Thursday, September 4, 2014

Orality and Literacy: Part 1

To be completely honest, I found Orality and Literacy to be quite dense and difficult to read. I read the first chapter twice, so I could understand it, and it wasn’t until the second time around that I started developing an interest in what the author was writing about. The author brought up several points in the first chapter alone that I had never considered before. For example, because we live in a literate culture, when someone is speaking to me, I process what they are saying as formed letters in my mind. Literacy has permeated the way we think, speak, interact with others, and live.
                
Ong writes about how orality is independent of the written, but the written is entirely dependent on the oral. An interesting concept when we realize that we think of primarily oral cultures as primitive. In America particularly, I think, we associate this idea of intelligence with the ability to write. We refuse to hand out certificates of competence (GED/equivalent) without one being able to read and write at a certain level. But what if someone who fails to achieve literacy would have thrived in a primarily oral culture? There are thousands of adults in the United States that we consider to be illiterate because they cannot read or write. Thousands. If literacy is so closely tied to intelligence, or someone’s ability to survive or thrive in this world, then why do we still have so many who have not developed the ability to read and write?
                
That also brings up a good point: reading and writing, in its most basic form, is a developed ability.
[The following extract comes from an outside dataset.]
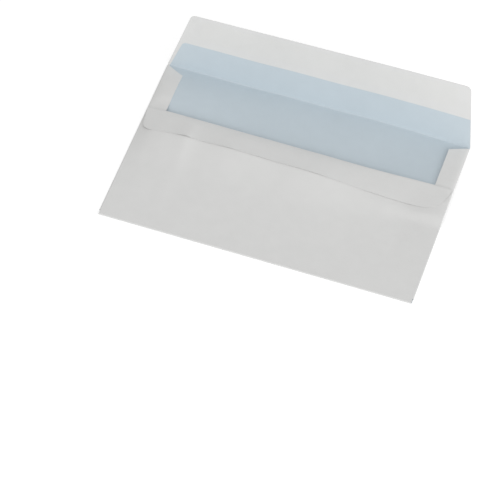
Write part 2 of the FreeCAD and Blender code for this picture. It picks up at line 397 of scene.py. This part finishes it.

Speech, in its highest forms, is also a developed ability, but the lowest level of speech (making verbal sounds) is not a developed ability, it is a natural ability. One could argue that babies are born with the inherent ability to “speak”, albeit in their own language of crying and cooing. Humans have since developed these noises into a system of carefully placed sounds to create a complex verbal language. In many “non-primitive” cultures, we have then developed our languages into the written form. I believe one could argue that the same pace of development has also occurred within primarily oral cultures as well, but rather than develop written versions of their language, they are developing exceptional memories, better listening ability, and a more complex oral language. So “primitive”, in the common sense that we use to describe lesser-things as primitive, may be the wrong phrasing.

                
I find it particularly interesting that we are learning about how important orality is to literacy, and yet I never would have known any of this information, or have come to any of these conclusions had it not been for the literature that we have been assigned in this class. It brings to mind the complex connections that exist between literacy and orality, and the dependency that we have on both of them to have a successfully functioning society in America and other literate cultures.